The last piece in the book is the Valedictory Address delivered in Oxford on 5 June 1959, at the end of my father’s last term as Merton Professor of English Language and Literature. This has been previously published in J. R. R. Tolkien, Scholar and Storyteller, edited by Mary Salu and Robert T. Farrell, Cornell University Press 1979; but there are many copies of this lecture, and since I made available the text for that volume I have come upon another to which my father made a good many alterations (without in any way changing the argument); these changes are incorporated in the text printed here.

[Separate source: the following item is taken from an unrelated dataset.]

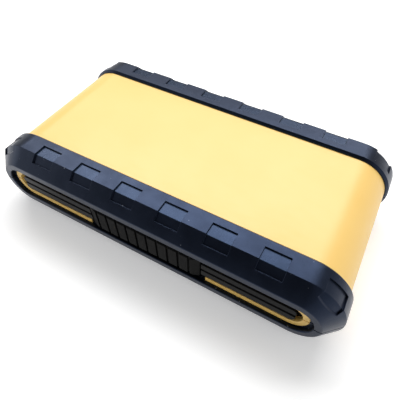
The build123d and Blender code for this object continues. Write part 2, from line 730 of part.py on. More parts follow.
with BuildPart() as holder_shank:
    with BuildSketch(along_holder(-HOLDER_LENGTH / 2)):
        RegularPolygon(BIT_HEX / 2, 6, major_radius=False)
    extrude(amount=HOLDER_LENGTH - SLEEVE_LENGTH + SHANK_IN_SLEEVE)
    chamfer(holder_shank.edges().group_by(Axis.X)[0], SHANK_BEVEL)
    with BuildSketch(along_holder(-HOLDER_LENGTH / 2 + BALL_GROOVE_SETBACK)):
        Circle(HOLDER_RADIUS)
        Circle(BALL_GROOVE_RADIUS, mode=Mode.SUBTRACT)
    extrude(amount=BALL_GROOVE_WIDTH, mode=Mode.SUBTRACT)

with BuildPart() as holder_magnet:
    with BuildSketch(along_holder(HOLDER_LENGTH / 2 - HOLDER_SOCKET_DEPTH - MAGNET_LENGTH)):
        Circle(MAGNET_RADIUS)
    extrude(amount=MAGNET_LENGTH)

# Torsion spring wound round the latch pin, with a leg behind the lever and a leg on the bay's wall
coil_height = COIL_PITCH * (COIL_TURNS + BAY_LEG_ANGLE / 360)
with BuildPart() as wound_wire:
    with BuildLine():
        coil = Helix(pitch=COIL_PITCH, height=coil_height, radius=COIL_RADIUS)
        lever_leg = Line(coil @ 0 - (coil % 0) * LEVER_LEG, coil @ 0)
        Line(coil @ 1, coil @ 1 + (coil % 1) * BAY_LEG)
    with BuildSketch(Plane(origin=lever_leg @ 0, z_dir=lever_leg % 0)):
        Rectangle(SPRING_WIRE, SPRING_WIRE)
    sweep()

with BuildPart() as latch_spring:
    coil_plane = Plane(
        origin=(-coil_height / 2, LATCH_AXIS_Y, LATCH_AXIS_Z),
        x_dir=(0, -1, 0),
        z_dir=(1, 0, 0),
    )
    add(coil_plane.location * wound_wire.part)

NODES = {
    "base_shell": base_shell,
    "base_front_bumper": base_front_bumper,
    "base_rear_bumper": base_rear_bumper,
    "base_tray": base_tray,
    "lid_shell": lid_shell,
    "lid_front_bumper": lid_front_bumper,
    "lid_rear_bumper": lid_rear_bumper,
    "lid_tray": lid_tray,
    "latch": latch,
    "latch_pin": latch_pin,
    "latch_spring": latch_spring,
    "hinge_pins": hinge_pins,
    "front_rack": front_rack,
    "middle_rack": middle_rack,
    "rear_rack": rear_rack,
    "slotted_bits": slotted_bits,
    "phillips_bits": phillips_bits,
    "pozidriv_bits": pozidriv_bits,
    "hex_bits": hex_bits,
    "star_bits": star_bits,
    "tamper_star_bits": tamper_star_bits,
    "socket_adaptor": socket_adaptor,
    "holder_sleeve": holder_sleeve,
    "holder_shank": holder_shank,
    "holder_magnet": holder_magnet,
}

os.makedirs("parts", exist_ok=True)
for name, piece in NODES.items():
    piece.part.label = name
    export_step(piece.part, f"parts/{name}.step")
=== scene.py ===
"""Looks of the bit set case: finishes, rounded mouldings, turned and milled tools, studio and camera."""

import logging
import math
from collections.abc import Callable
from dataclasses import dataclass
from enum import Enum
from functools import cache

import bmesh
import bpy
from mathutils import Matrix, Vector


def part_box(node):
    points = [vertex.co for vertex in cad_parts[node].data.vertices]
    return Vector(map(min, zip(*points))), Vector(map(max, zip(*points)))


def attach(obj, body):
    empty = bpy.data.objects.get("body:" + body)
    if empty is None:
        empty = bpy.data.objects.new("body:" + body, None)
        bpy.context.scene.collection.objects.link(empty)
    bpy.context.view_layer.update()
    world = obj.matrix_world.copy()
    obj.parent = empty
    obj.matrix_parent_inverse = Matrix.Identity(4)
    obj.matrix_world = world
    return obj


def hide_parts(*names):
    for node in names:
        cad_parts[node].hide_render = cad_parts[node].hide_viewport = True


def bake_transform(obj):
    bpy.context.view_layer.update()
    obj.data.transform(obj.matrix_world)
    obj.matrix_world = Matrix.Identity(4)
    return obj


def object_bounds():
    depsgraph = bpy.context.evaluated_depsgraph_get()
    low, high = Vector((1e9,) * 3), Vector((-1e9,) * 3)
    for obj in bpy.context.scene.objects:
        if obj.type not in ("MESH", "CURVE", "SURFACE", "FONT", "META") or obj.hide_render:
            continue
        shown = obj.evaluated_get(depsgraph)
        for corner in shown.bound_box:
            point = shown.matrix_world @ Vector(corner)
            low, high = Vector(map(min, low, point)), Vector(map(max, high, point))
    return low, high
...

Whether they were made before or after the Valedictory Address was delivered I cannot say.

Only in the case of the previously unpublished pieces is this book in any sense an ‘edition’; to those previously published I have added no annotation of any kind, save for a few explanations of detail in the Valedictory Address. The unpublished pieces, being derived from the author’s own texts which are not in altogether final form, are on a different footing, but here also my notes are kept to a minimum and largely restricted to references and textual details.

I wish to thank Rayner Unwin for much help and advice in the planning of the book.